Exercise task
Extract the complete data exactly as given.

Recorded information

Begin

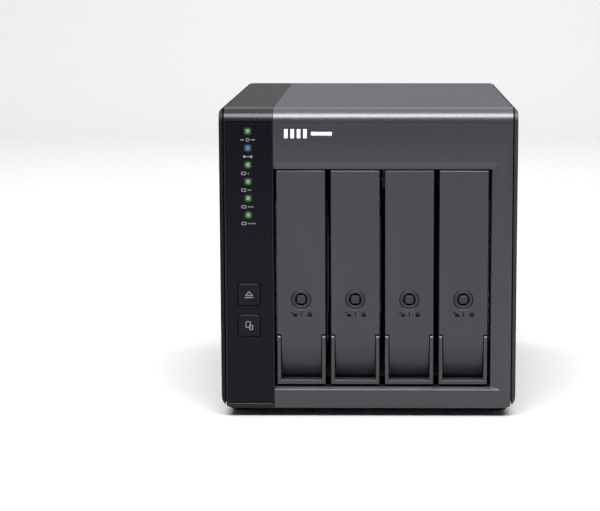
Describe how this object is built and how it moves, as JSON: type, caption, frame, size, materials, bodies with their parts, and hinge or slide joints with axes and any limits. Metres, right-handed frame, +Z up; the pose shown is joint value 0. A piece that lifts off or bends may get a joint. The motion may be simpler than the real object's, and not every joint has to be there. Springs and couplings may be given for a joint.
{
  "type": "nas enclosure",
  "caption": "Desktop drive enclosure with lockable pull-out trays side by side, a black control strip with lights and buttons, and a rear fan.",
  "frame": {"origin": "middle of the footprint, on the surface that the feet stand on", "axes": "+Z up, the front with the trays faces -Y, +X to the right of someone who faces the front"},
  "size_m": [0.16, 0.219, 0.1685],
  "materials": {
    "bezel_grey": "satin",
    "control_black": "satin",
    "window_black": "gloss",
    "top_grey": "satin",
    "strip_grey": "satin",
    "left_panel_black": "satin",
    "right_panel_grey": "satin",
    "base_grey": "satin",
    "rear_black": "satin",
    "foot_rubber": "matte",
    "cage_steel": "satin",
    "guide_plastic": "matte",
    "board_green": "satin",
    "connector_black": "matte",
    "screw_steel": "satin",
    "light_green": "gloss",
    "light_blue": "gloss",
    "emblem_white": "satin",
    "button_black": "gloss",
    "switch_ivory": "satin",
    "slider_white": "satin",
    "port_metal": "satin",
    "fan_black": "satin",
    "tray_grey": "satin",
    "handle_grey": "satin",
    "carrier_steel": "satin",
    "lock_dark": "satin",
    "drive_aluminium": "satin"
  },
  "bodies": {
    "enclosure": {"front_bezel": "bezel_grey", "control_bezel": "control_black", "control_window": "window_black", "top_cover": "top_grey", "top_strip": "strip_grey", "left_side_panel": "left_panel_black", "right_side_panel": "right_panel_grey", "base_plate": "base_grey", "rear_panel": "rear_black", "feet": "foot_rubber", "cage_left_wall": "cage_steel", "cage_right_wall": "cage_steel", "cage_top_guides": "guide_plastic", "cage_bottom_guides": "guide_plastic", "backplane_board": "board_green", "sata_connectors": "connector_black", "main_board": "board_green", "front_board": "board_green", "board_screws": "screw_steel", "green_light_pipes": "light_green", "blue_light_pipe": "light_blue", "emblem": "emblem_white", "mode_switch_body": "switch_ivory", "usb_c_port": "port_metal", "dc_jack": "connector_black", "panel_screws": "screw_steel", "fan_frame": "fan_black", "fan_guard": "rear_black", "fan_screws": "screw_steel"},
    "tray_1": {"tray_front_1": "tray_grey", "tray_carrier_1": "carrier_steel", "drive_1": "drive_aluminium", "drive_screws_1": "screw_steel"},
    "handle_1": {"tray_handle_1": "handle_grey"},
    "lock_1": {"tray_lock_1": "lock_dark"},
    "tray_2": {"tray_front_2": "tray_grey", "tray_carrier_2": "carrier_steel", "drive_2": "drive_aluminium", "drive_screws_2": "screw_steel"},
    "handle_2": {"tray_handle_2": "handle_grey"},
    "lock_2": {"tray_lock_2": "lock_dark"},
    "tray_3": {"tray_front_3": "tray_grey", "tray_carrier_3": "carrier_steel", "drive_3": "drive_aluminium", "drive_screws_3": "screw_steel"},
    "handle_3": {"tray_handle_3": "handle_grey"},
    "lock_3": {"tray_lock_3": "lock_dark"},
    "tray_4": {"tray_front_4": "tray_grey", "tray_carrier_4": "carrier_steel", "drive_4": "drive_aluminium", "drive_screws_4": "screw_steel"},
    "handle_4": {"tray_handle_4": "handle_grey"},
    "lock_4": {"tray_lock_4": "lock_dark"},
    "eject_button": {"eject_button": "button_black"},
    "copy_button": {"copy_button": "button_black"},
    "rear_power_button": {"rear_power_button": "button_black"},
    "mode_slider_1": {"mode_slider_1": "slider_white"},
    "mode_slider_2": {"mode_slider_2": "slider_white"},
    "mode_slider_3": {"mode_slider_3": "slider_white"},
    "fan_rotor": {"fan_rotor": "fan_black"}
  },
  "joints": [
    {"name": "tray_1_slide", "type": "slide", "parent": "enclosure", "child": "tray_1", "axis": [0, -1, 0], "range_m": [0, 0.175]},
    {"name": "handle_1_swing", "type": "hinge", "parent": "tray_1", "child": "handle_1", "pos_m": [-0.03645, -0.1051, 0.0428], "axis": [-1, 0, 0], "range_deg": [0, 75]},
    {"name": "lock_1_turn", "type": "hinge", "parent": "tray_1", "child": "lock_1", "pos_m": [-0.03645, -0.1025, 0.0646], "axis": [0, 1, 0], "range_deg": [0, 90]},
    {"name": "tray_2_slide", "type": "slide", "parent": "enclosure", "child": "tray_2", "axis": [0, -1, 0], "range_m": [0, 0.175]},
    {"name": "handle_2_swing", "type": "hinge", "parent": "tray_2", "child": "handle_2", "pos_m": [-0.00715, -0.1051, 0.0428], "axis": [-1, 0, 0], "range_deg": [0, 75]},
    {"name": "lock_2_turn", "type": "hinge", "parent": "tray_2", "child": "lock_2", "pos_m": [-0.00715, -0.1025, 0.0646], "axis": [0, 1, 0], "range_deg": [0, 90]},
    {"name": "tray_3_slide", "type": "slide", "parent": "enclosure", "child": "tray_3", "axis": [0, -1, 0], "range_m": [0, 0.175]},
    {"name": "handle_3_swing", "type": "hinge", "parent": "tray_3", "child": "handle_3", "pos_m": [0.02215, -0.1051, 0.0428], "axis": [-1, 0, 0], "range_deg": [0, 75]},
    {"name": "lock_3_turn", "type": "hinge", "parent": "tray_3", "child": "lock_3", "pos_m": [0.02215, -0.1025, 0.0646], "axis": [0, 1, 0], "range_deg": [0, 90]},
    {"name": "tray_4_slide", "type": "slide", "parent": "enclosure", "child": "tray_4", "axis": [0, -1, 0], "range_m": [0, 0.175]},
    {"name": "handle_4_swing", "type": "hinge", "parent": "tray_4", "child": "handle_4", "pos_m": [0.05145, -0.1051, 0.0428], "axis": [-1, 0, 0], "range_deg": [0, 75]},
    {"name": "lock_4_turn", "type": "hinge", "parent": "tray_4", "child": "lock_4", "pos_m": [0.05145, -0.1025, 0.0646], "axis": [0, 1, 0], "range_deg": [0, 90]},
    {"name": "eject_press", "type": "slide", "parent": "enclosure", "child": "eject_button", "axis": [0, 1, 0], "range_m": [0, 0.0012], "stiffness_N_per_m": 600},
    {"name": "copy_press", "type": "slide", "parent": "enclosure", "child": "copy_button", "axis": [0, 1, 0], "range_m": [0, 0.0012], "stiffness_N_per_m": 600},
    {"name": "power_press", "type": "slide", "parent": "enclosure", "child": "rear_power_button", "axis": [0, -1, 0], "range_m": [0, 0.0012], "stiffness_N_per_m": 600},
    {"name": "mode_1_slide", "type": "slide", "parent": "enclosure", "child": "mode_slider_1", "axis": [1, 0, 0], "range_m": [0, 0.0024]},
    {"name": "mode_2_slide", "type": "slide", "parent": "enclosure", "child": "mode_slider_2", "axis": [1, 0, 0], "range_m": [0, 0.0024]},
    {"name": "mode_3_slide", "type": "slide", "parent": "enclosure", "child": "mode_slider_3", "axis": [1, 0, 0], "range_m": [0, 0.0024]},
    {"name": "fan_spin", "type": "hinge", "parent": "enclosure", "child": "fan_rotor", "pos_m": [0.0075, 0.093, 0.082], "axis": [0, 1, 0], "continuous": true}
  ]
}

End

Task output
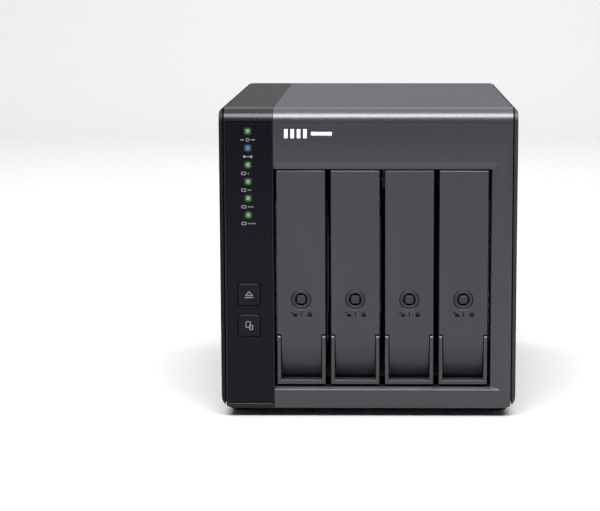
Describe how this object is built and how it moves, as JSON: type, caption, frame, size, materials, bodies with their parts, and hinge or slide joints with axes and any limits. Metres, right-handed frame, +Z up; the pose shown is joint value 0. A piece that lifts off or bends may get a joint. The motion may be simpler than the real object's, and not every joint has to be there. Springs and couplings may be given for a joint.
{
  "type": "nas enclosure",
  "caption": "Desktop drive enclosure with lockable pull-out trays side by side, a black control strip with lights and buttons, and a rear fan.",
  "frame": {"origin": "middle of the footprint, on the surface that the feet stand on", "axes": "+Z up, the front with the trays faces -Y, +X to the right of someone who faces the front"},
  "size_m": [0.16, 0.219, 0.1685],
  "materials": {
    "bezel_grey": "satin",
    "control_black": "satin",
    "window_black": "gloss",
    "top_grey": "satin",
    "strip_grey": "satin",
    "left_panel_black": "satin",
    "right_panel_grey": "satin",
    "base_grey": "satin",
    "rear_black": "satin",
    "foot_rubber": "matte",
    "cage_steel": "satin",
    "guide_plastic": "matte",
    "board_green": "satin",
    "connector_black": "matte",
    "screw_steel": "satin",
    "light_green": "gloss",
    "light_blue": "gloss",
    "emblem_white": "satin",
    "button_black": "gloss",
    "switch_ivory": "satin",
    "slider_white": "satin",
    "port_metal": "satin",
    "fan_black": "satin",
    "tray_grey": "satin",
    "handle_grey": "satin",
    "carrier_steel": "satin",
    "lock_dark": "satin",
    "drive_aluminium": "satin"
  },
  "bodies": {
    "enclosure": {"front_bezel": "bezel_grey", "control_bezel": "control_black", "control_window": "window_black", "top_cover": "top_grey", "top_strip": "strip_grey", "left_side_panel": "left_panel_black", "right_side_panel": "right_panel_grey", "base_plate": "base_grey", "rear_panel": "rear_black", "feet": "foot_rubber", "cage_left_wall": "cage_steel", "cage_right_wall": "cage_steel", "cage_top_guides": "guide_plastic", "cage_bottom_guides": "guide_plastic", "backplane_board": "board_green", "sata_connectors": "connector_black", "main_board": "board_green", "front_board": "board_green", "board_screws": "screw_steel", "green_light_pipes": "light_green", "blue_light_pipe": "light_blue", "emblem": "emblem_white", "mode_switch_body": "switch_ivory", "usb_c_port": "port_metal", "dc_jack": "connector_black", "panel_screws": "screw_steel", "fan_frame": "fan_black", "fan_guard": "rear_black", "fan_screws": "screw_steel"},
    "tray_1": {"tray_front_1": "tray_grey", "tray_carrier_1": "carrier_steel", "drive_1": "drive_aluminium", "drive_screws_1": "screw_steel"},
    "handle_1": {"tray_handle_1": "handle_grey"},
    "lock_1": {"tray_lock_1": "lock_dark"},
    "tray_2": {"tray_front_2": "tray_grey", "tray_carrier_2": "carrier_steel", "drive_2": "drive_aluminium", "drive_screws_2": "screw_steel"},
    "handle_2": {"tray_handle_2": "handle_grey"},
    "lock_2": {"tray_lock_2": "lock_dark"},
    "tray_3": {"tray_front_3": "tray_grey", "tray_carrier_3": "carrier_steel", "drive_3": "drive_aluminium", "drive_screws_3": "screw_steel"},
    "handle_3": {"tray_handle_3": "handle_grey"},
    "lock_3": {"tray_lock_3": "lock_dark"},
    "tray_4": {"tray_front_4": "tray_grey", "tray_carrier_4": "carrier_steel", "drive_4": "drive_aluminium", "drive_screws_4": "screw_steel"},
    "handle_4": {"tray_handle_4": "handle_grey"},
    "lock_4": {"tray_lock_4": "lock_dark"},
    "eject_button": {"eject_button": "button_black"},
    "copy_button": {"copy_button": "button_black"},
    "rear_power_button": {"rear_power_button": "button_black"},
    "mode_slider_1": {"mode_slider_1": "slider_white"},
    "mode_slider_2": {"mode_slider_2": "slider_white"},
    "mode_slider_3": {"mode_slider_3": "slider_white"},
    "fan_rotor": {"fan_rotor": "fan_black"}
  },
  "joints": [
    {"name": "tray_1_slide", "type": "slide", "parent": "enclosure", "child": "tray_1", "axis": [0, -1, 0], "range_m": [0, 0.175]},
    {"name": "handle_1_swing", "type": "hinge", "parent": "tray_1", "child": "handle_1", "pos_m": [-0.03645, -0.1051, 0.0428], "axis": [-1, 0, 0], "range_deg": [0, 75]},
    {"name": "lock_1_turn", "type": "hinge", "parent": "tray_1", "child": "lock_1", "pos_m": [-0.03645, -0.1025, 0.0646], "axis": [0, 1, 0], "range_deg": [0, 90]},
    {"name": "tray_2_slide", "type": "slide", "parent": "enclosure", "child": "tray_2", "axis": [0, -1, 0], "range_m": [0, 0.175]},
    {"name": "handle_2_swing", "type": "hinge", "parent": "tray_2", "child": "handle_2", "pos_m": [-0.00715, -0.1051, 0.0428], "axis": [-1, 0, 0], "range_deg": [0, 75]},
    {"name": "lock_2_turn", "type": "hinge", "parent": "tray_2", "child": "lock_2", "pos_m": [-0.00715, -0.1025, 0.0646], "axis": [0, 1, 0], "range_deg": [0, 90]},
    {"name": "tray_3_slide", "type": "slide", "parent": "enclosure", "child": "tray_3", "axis": [0, -1, 0], "range_m": [0, 0.175]},
    {"name": "handle_3_swing", "type": "hinge", "parent": "tray_3", "child": "handle_3", "pos_m": [0.02215, -0.1051, 0.0428], "axis": [-1, 0, 0], "range_deg": [0, 75]},
    {"name": "lock_3_turn", "type": "hinge", "parent": "tray_3", "child": "lock_3", "pos_m": [0.02215, -0.1025, 0.0646], "axis": [0, 1, 0], "range_deg": [0, 90]},
    {"name": "tray_4_slide", "type": "slide", "parent": "enclosure", "child": "tray_4", "axis": [0, -1, 0], "range_m": [0, 0.175]},
    {"name": "handle_4_swing", "type": "hinge", "parent": "tray_4", "child": "handle_4", "pos_m": [0.05145, -0.1051, 0.0428], "axis": [-1, 0, 0], "range_deg": [0, 75]},
    {"name": "lock_4_turn", "type": "hinge", "parent": "tray_4", "child": "lock_4", "pos_m": [0.05145, -0.1025, 0.0646], "axis": [0, 1, 0], "range_deg": [0, 90]},
    {"name": "eject_press", "type": "slide", "parent": "enclosure", "child": "eject_button", "axis": [0, 1, 0], "range_m": [0, 0.0012], "stiffness_N_per_m": 600},
    {"name": "copy_press", "type": "slide", "parent": "enclosure", "child": "copy_button", "axis": [0, 1, 0], "range_m": [0, 0.0012], "stiffness_N_per_m": 600},
    {"name": "power_press", "type": "slide", "parent": "enclosure", "child": "rear_power_button", "axis": [0, -1, 0], "range_m": [0, 0.0012], "stiffness_N_per_m": 600},
    {"name": "mode_1_slide", "type": "slide", "parent": "enclosure", "child": "mode_slider_1", "axis": [1, 0, 0], "range_m": [0, 0.0024]},
    {"name": "mode_2_slide", "type": "slide", "parent": "enclosure", "child": "mode_slider_2", "axis": [1, 0, 0], "range_m": [0, 0.0024]},
    {"name": "mode_3_slide", "type": "slide", "parent": "enclosure", "child": "mode_slider_3", "axis": [1, 0, 0], "range_m": [0, 0.0024]},
    {"name": "fan_spin", "type": "hinge", "parent": "enclosure", "child": "fan_rotor", "pos_m": [0.0075, 0.093, 0.082], "axis": [0, 1, 0], "continuous": true}
  ]
}